Flood emergency in Bellevue shuts down much of city

BELLEVUE Bellevue city officials declared a state of emergency at 1:30 p.m. Monday, asking local mot
Sandusky Register Staff
May 24, 2010



Bellevue city officials declared a state of emergency at 1:30 p.m. Monday, asking local motorists to stay off the roads after floodwaters shut down travel throughout most of the city.

Bellevue Safety-Service Director Jeffrey Crosby said flooding on Monday was "as bad as it's ever been," comparing Monday's floodwaters to those of June 2006.

"Right now I don't know of a street in Bellevue that isn't flooded," Crosby said Monday afternoon. "All the pumps are working. It's just the volume of water has overwhelmed the system."

Non-stop rain throughout the morning flooded highways and even homes all over Bellevue.

The rain forced Bellevue police to call in off-duty and volunteer officers to handle the high volume of calls and flood emergencies throughout the city.

Several officers directed traffic at Bellevue's major intersections.

Floodwater converted Ancel Webb's front lawn and driveway at 2644 Ohio 269 into a small lake. He walked across his property in galoshes as his home was surrounded by water.
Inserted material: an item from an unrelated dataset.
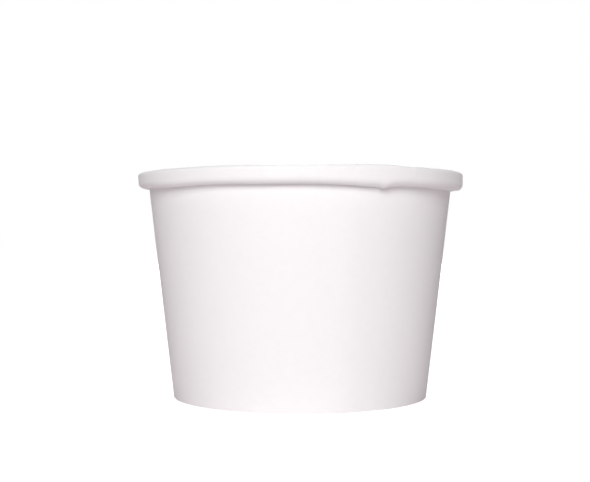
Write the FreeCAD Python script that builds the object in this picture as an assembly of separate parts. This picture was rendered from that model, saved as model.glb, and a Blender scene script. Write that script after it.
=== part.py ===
import FreeCAD
import Part
import math
import os

# A paper sundae cup, made as the real one is: from two blanks of coated board.
# The side wall is one sheet, wrapped into a cone with a lapped side seam,
# rolled outwards at the top and folded in and up at the bottom.
# The bottom disc is a pressed pan, whose skirt is sealed between the wall and the wall's hem.
# Frame: +Z up, origin on the table under the centre of the cup, millimetres.
# An azimuth is in degrees from the front of the cup (-Y) towards its right (+X).

# Cup, measured on the inside face of the wall
cup_height = 51.0  # table to the crest of the rolled rim
mouth_diameter = 69.5  # wall carried up to the crest
foot_diameter = 57.5  # wall carried down to the table

# Board and seals
wall_board = 0.40  # side wall board, with its coating
disc_board = 0.30  # bottom board, with its coating
seal_film = 0.03  # melted coating between two sealed faces

# Rolled rim
roll_width = 2.75  # mouth to the outside of the roll
roll_height = 3.9  # crest to the underside of the roll
crest_bend = 1.0  # outside radius of the roll's two upper bends
under_bend = 1.7  # outside radius of its lower bend
tuck_gap = 0.10  # wall to the roll's inner leg
tuck_length = 2.6  # inner leg, from the underside of the roll to its raw edge

# Foot
recess_depth = 6.2  # table to the underside of the bottom disc
hem_gap = 1.0  # underside of the bottom disc to the hem's raw edge
fold_bend = 0.08  # radius inside the fold that stands on the table
skirt_gap = 0.12  # skirt's raw edge to the fold, where the fold is thickest
shoulder_bend = 0.9  # outside radius of the bottom disc's edge

# Side seam
seam_azimuth = 28.0  # raw edge of the outer flap
lap_width = 6.0  # overlap, measured at the mouth
climb_width = 2.5  # where the outer flap rises over the raw edge of the inner flap
fade_width = 4.0  # where the roll starts to thicken before that
settle_width = 5.5  # where roll and fold come back to one layer after the seam
seam_drop = 0.45  # how much deeper the roll hangs at the seam
seam_rise = 0.30  # how much higher its crest stands there

# Every bend is drawn as flats that touch its arc and turn by about this much from one to the next
bend_step = 45.0
least_bend = 0.02  # radius that is left on the inside of a bend tighter than its board
bend_share = 0.94  # how much of a run the bends at its ends may use, so that some flat remains

# Near the seam the sheet is ruled through sections about this many degrees apart
section_step = 3.5

mouth_radius = mouth_diameter / 2
foot_radius = foot_diameter / 2
taper = (mouth_radius - foot_radius) / cup_height
lean = math.atan(taper)
up_the_wall = (math.sin(lean), math.cos(lean))


def degrees_at_mouth(width):
    return math.degrees(width / mouth_radius)


outer_edge = seam_azimuth
inner_edge = outer_edge - degrees_at_mouth(lap_width)
climb_start = inner_edge - degrees_at_mouth(climb_width)
fade_start = climb_start - degrees_at_mouth(fade_width)
settle_end = outer_edge + degrees_at_mouth(settle_width)


def wall_radius(height, offset=0.0):
    """Radius of the wall's inside face at a height, or of a face that lies offset outside it."""
    return foot_radius + taper * height + offset / math.cos(lean)


def heading(start, end):
    run = math.dist(start, end)
    return ((end[0] - start[0]) / run, (end[1] - start[1]) / run)


def turned(direction, angle):
    return (
        direction[0] * math.cos(angle) - direction[1] * math.sin(angle),
        direction[0] * math.sin(angle) + direction[1] * math.cos(angle),
    )


def right_of(direction):
    return (direction[1], -direction[0])


def moved(point, direction, distance):
    return (point[0] + direction[0] * distance, point[1] + direction[1] * distance)


def turn_between(before, after):
    """Angle from one direction to the next, positive to the left."""
    cross = before[0] * after[1] - before[1] * after[0]
    return math.atan2(cross, before[0] * after[0] + before[1] * after[1])


def fitted_bends(line, bends, depth):
    """The bends' radii, made smaller where a run is too short for what its two ends take up.

    A sharp crease takes up what the sheet needs inside it, at its depth to the right of the line.
    """
    runs = list(zip(line, line[1:]))
    headings = [heading(start, end) for start, end in runs]
    turns = [abs(turn_between(before, after)) for before, after in zip(headings, headings[1:])]
    taken = [0.0] + [(bend or depth) * math.tan(turn / 2) for bend, turn in zip(bends, turns)] + [0.0]
    shares = []
    for (start, end), first, last in zip(runs, taken, taken[1:]):
        shares.append(min(1.0, bend_share * math.dist(start, end) / (first + last)))
    return [bend and bend * min(before, after) for bend, before, after in zip(bends, shares, shares[1:])]


def bend_points(start, corner, end, bend, offset):
    """A bend on the face of the sheet that lies offset to the right of its line.

    With no bend it is a sharp crease, where the two offset lines meet.
    """
    before = heading(start, corner)
    after = heading(corner, end)
    turn = turn_between(before, after)
    crease = moved(corner, right_of(turned(before, turn / 2)), offset / math.cos(turn / 2))
    if not bend:
        return [crease]
    radius = max(least_bend, bend + math.copysign(offset, turn))
    count = max(2, round(abs(turn) / math.radians(bend_step)))
    half_flat = radius * math.tan(abs(turn) / count / 2)
    points = [moved(crease, before, half_flat - radius * math.tan(abs(turn) / 2))]
    for i in range(1, count):
        points.append(moved(points[-1], turned(before, turn * i / count), 2 * half_flat))
    return points


def sheet_section(line, bends, near, far):
    """Outline of a bent sheet in (radius, height), between two offsets to the right of a line.

    The line's corners are those of one face of the sheet, and each but its ends has a bend.
    """
    fitted = fitted_bends(line, bends, far)
    sides = []
    for offset in (near, far):
        side = [moved(line[0], right_of(heading(line[0], line[1])), offset)]
        for start, corner, end, bend in zip(line, line[1:], line[2:], fitted):
            side += bend_points(start, corner, end, bend, offset)
        side.append(moved(line[-1], right_of(heading(line[-2], line[-1])), offset))
        sides.append(side)
    return sides[0] + sides[1][::-1]


def stood_up(outline, azimuth):
    """The closed wire of an outline, in the upright plane at an azimuth."""
    turn = math.radians(azimuth)
    points = [FreeCAD.Vector(r * math.sin(turn), -r * math.cos(turn), z) for r, z in outline]
    return Part.makePolygon(points + points[:1])


def revolved(outline, azimuth, angle):
    face = Part.Face(stood_up(outline, azimuth))
    return face.revolve(FreeCAD.Vector(0, 0, 0), FreeCAD.Vector(0, 0, 1), angle)


def eased(share):
    """0 to 1, with a level start and end."""
    share = min(1.0, max(0.0, share))
    return share * share * (3 - 2 * share)


def before_seam(azimuth, start, end):
    return (azimuth - start) / (end - start)


def after_seam(azimuth):
    return (settle_end - azimuth) / (settle_end - outer_edge)


def seam_spread(azimuth):
    """How far the lap pushes out what lies outside it, from nothing to one board."""
    share = min(before_seam(azimuth, climb_start, inner_edge), after_seam(azimuth))
    return wall_board * min(1.0, max(0.0, share))


def seam_swell(azimuth):
    """How much the lap thickens the roll, from 0 to 1."""
    return eased(min(before_seam(azimuth, fade_start, outer_edge), after_seam(azimuth)))


def wall_section(azimuth, near, far):
    """The side wall at an azimuth, from the hem's raw edge to the roll's.

    Its line is the inside face of the cup, which is also the outside of the roll.
    """
    outside = wall_board + seam_spread(azimuth)
    crest = cup_height + seam_rise * seam_swell(azimuth)
    underside = cup_height - roll_height - seam_drop * seam_swell(azimuth)
    roll_radius = mouth_radius + roll_width
    hem_top = recess_depth - hem_gap
    skirt_room = disc_board + 2 * seal_film
    tuck_foot = (wall_radius(underside, outside + tuck_gap), underside)
    line = [
        (wall_radius(hem_top, -skirt_room), hem_top),
        (wall_radius(outside, -skirt_room), outside),
        (wall_radius(outside), outside),
        (wall_radius(crest), crest),
        (roll_radius, crest),
        (roll_radius, underside),
        tuck_foot,
        moved(tuck_foot, up_the_wall, tuck_length),
    ]
    bends = [fold_bend, fold_bend, crest_bend, crest_bend, under_bend, None]
    return sheet_section(line, bends, near, far)


def no_lift(azimuth):
    return 0.0


def lofted_run(start, end, lift, thickness):
    """A stretch of the side wall near the seam, ruled through its sections.

    The lift is how far its inner face stands off the line at an azimuth.
    """
    count = math.ceil((end - start) / section_step)
    wires = []
    for i in range(count + 1):
        azimuth = start + (end - start) * i / count
        near = lift(azimuth)
        wires.append(stood_up(wall_section(azimuth, near, near + thickness), azimuth))
    return Part.makeLoft(wires, True, True)


def make_side_wall():
    single = wall_board
    double = 2 * wall_board
    cone = revolved(wall_section(settle_end, 0, single), settle_end, 360 + fade_start - settle_end)
    seam = [
        lofted_run(fade_start, climb_start, no_lift, single),
        lofted_run(climb_start, inner_edge, seam_spread, single),
        lofted_run(inner_edge, outer_edge, no_lift, double),
        lofted_run(outer_edge, settle_end, no_lift, single),
    ]
    (sheet,) = cone.fuse(seam).Solids
    return sheet


def make_bottom_disc():
    """A pan turned upside down: a flat panel, and a skirt that follows the wall."""
    top = recess_depth + disc_board
    skirt_end = 2 * wall_board + skirt_gap
    line = [
        (0.0, top),
        (wall_radius(top, -seal_film), top),
        (wall_radius(skirt_end, -seal_film), skirt_end),
    ]
    return revolved(sheet_section(line, [shoulder_bend], 0, disc_board), 0, 360)


os.makedirs("parts", exist_ok=True)
for name, shape in (("side_wall", make_side_wall()), ("bottom_disc", make_bottom_disc())):
    size = shape.BoundBox
    print(name, "valid", shape.isValid(), "faces", len(shape.Faces), "volume %.1f" % shape.Volume)
    print("  size %.2f x %.2f x %.2f, foot at %.2f" % (size.XLength, size.YLength, size.ZLength, size.ZMin))
    shape.exportStep("parts/%s.step" % name)
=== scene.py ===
import math
import bmesh
import bpy
import numpy as np
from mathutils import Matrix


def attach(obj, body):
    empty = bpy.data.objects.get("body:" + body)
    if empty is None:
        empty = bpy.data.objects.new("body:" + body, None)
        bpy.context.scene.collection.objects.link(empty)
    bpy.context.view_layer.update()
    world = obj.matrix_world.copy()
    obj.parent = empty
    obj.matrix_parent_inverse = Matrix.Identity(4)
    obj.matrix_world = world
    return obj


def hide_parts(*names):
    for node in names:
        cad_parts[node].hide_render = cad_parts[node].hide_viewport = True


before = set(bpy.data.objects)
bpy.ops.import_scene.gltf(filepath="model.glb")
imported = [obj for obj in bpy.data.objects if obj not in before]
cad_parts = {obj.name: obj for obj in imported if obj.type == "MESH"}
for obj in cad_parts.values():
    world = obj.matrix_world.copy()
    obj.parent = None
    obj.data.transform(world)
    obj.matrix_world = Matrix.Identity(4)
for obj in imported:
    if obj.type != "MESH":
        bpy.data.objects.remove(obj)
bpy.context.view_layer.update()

# A white paper sundae cup on a pale table, seen from the front and just below its rim.
# Sizes are in millimetres, and mm turns them to metres where Blender takes them.
# A turn is an angle round the cup in degrees, from the front (-Y) towards its right (+X).
mm = 0.001
mergeWithin = 1e-7  # metres between points that become one, which closes a pole
sharpFrom = 40  # degrees between faces that are shaded apart


# Shared shapes

def easeInOut(share):
    # 0 to 1, with a level start and end
    share = np.clip(share, 0, 1)
    return share * share * (3 - 2 * share)


def lump(turn, middle, reach):
    # a raised cosine: 1 at the middle, 0 from the reach outwards, measured the short way round
    away = np.abs((turn - middle + 180) % 360 - 180)
    return np.where(away < reach, 0.5 + 0.5 * np.cos(np.pi * away / reach), 0.0)


def lumps(turn, terms):
    # sum of lumps, each given by its middle, reach and height
    return sum(height * lump(turn, middle, reach) for middle, reach, height in terms)


def wave(turn, terms):
    # sum of cosines round the cup, each given by its count round the cup, height and phase
    total = np.zeros_like(turn)
    for count, height, phase in terms:
        total = total + height * np.cos(count * np.radians(turn) + phase)
    return total


def ridges(turn, count):
    # a raised cosine of the turn, 0 to 1, so many times round the cup
    return 0.5 + 0.5 * np.cos(np.radians(turn) * count)


def rightOf(angle):
    # the right-hand normal of a heading, in (radius, height)
    return np.stack([np.sin(angle), -np.cos(angle)], axis=-1)


def bentLine(corners, bends, runRows, bendRows):
    # The line that a bent sheet follows, as (radius, height) at each row and turn, and its right-hand
    # normal. Straight runs join round bends at the corners. On a bend a point is centre + bend * normal,
    # with the bend negative where the line turns right, and the normal turns evenly from one run's to the
    # next's. On a run the points are shared out evenly.
    step = np.diff(corners, axis=0)
    heading = np.arctan2(step[..., 1], step[..., 0])
    arcs = []
    for i, bend in enumerate(bends):
        turn = (heading[i + 1] - heading[i] + np.pi) % (2 * np.pi) - np.pi
        signedBend = np.sign(turn) * bend
        centre = corners[i + 1] - rightOf(heading[i] + turn / 2) * (signedBend / np.cos(turn / 2))[:, None]
        share = np.linspace(0, 1, bendRows[i])[:, None]
        normal = rightOf(heading[i] + turn * share)
        arcs.append((centre + normal * signedBend[:, None], normal))
    rows = []
    normals = []
    for i, count in enumerate(runRows):
        start = arcs[i - 1][0][-1] if i else corners[0]
        end = arcs[i][0][0] if i < len(bends) else corners[-1]
        first = 0 if i == 0 else 1
        last = count + 2 if i == len(bends) else count + 1
        share = np.linspace(0, 1, count + 2)[first:last]
        rows.append(start + (end - start) * share[:, None, None])
        normals.append(np.repeat(rightOf(heading[i])[None], len(share), axis=0))
        if i < len(bends):
            rows.append(arcs[i][0])
            normals.append(arcs[i][1])
    return np.concatenate(rows), np.concatenate(normals)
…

"I've never seen it flooded like this," Webb said as he surveyed the damage to equipment in his garage, which was also flooded with about one foot of water.

Sue Gardner, 210 Sherman St., was extremely frustrated with her flooded basement after dealing with the same problem last year.

"I'm disgusted, totally disgusted," she said. "I could cry. I have been crying all morning. I don't know what to do anymore. The city has got to do something about this."

Crosby said the city's been doing all it can, but Bellevue's flat topography prevented the non-stop rain from escaping fast enough.

Bellevue and Huron County emergency management personnel provided the city with at least three additional water pumps -- one 6-inch and two 12-inch pumps -- to siphon water out of Bellevue.

"There's not a lot of drainage -- no rivers, no creeks," he said. "When the water table's been as high as it has been, it just can't absorb the water. It has to go somewhere. I don't think you can build anything for this kind of rain."

The National Weather Service estimated that by 8 a.m. Monday, 1.5 inches of rain per hour was falling on the Bellevue area.

Meteorologist Martin Thompson said since Sunday two systems of air, one warm and one cool, converged with a tropical front over the Bellevue area and stopped moving, causing massive amounts of rain to fall.

"During summertime when a weather pattern does set up, it takes a long time for it to change as compared to the winter," Thompson said. "We had some measurable rain last week, but nothing like we're seeing now."

Thompson couldn't provide Bellevue's precise amount of rainfall, but said similar areas received 3-4 inches during the afternoon.

Traffic into and out of the city slowed to a crawl as cars stalled trying to drive through the flooded Main Street/U.S. 20 underpass.

U.S. 20 was also shut down at the Ohio 113 intersection.

Cindy Bilton, 38, of Norwalk thought her 1996 Dodge Caravan could make it across a two-foot deep puddle at the intersection of Sandusky Street and Sherman Street, but it stalled in the middle of the road.

"I stopped in the middle and somebody pushed me up this far," Bilton said as she waited for family to arrive and help her restart her van. "Everybody else was making it."

Crosby said the city's state of emergency is set to run indefinitely until the rain stops. Showers were expected to continue throughout Monday night.

People experiencing flooding should continue to call authorities and be patient, he said.

"We'll try to help them as much as we can."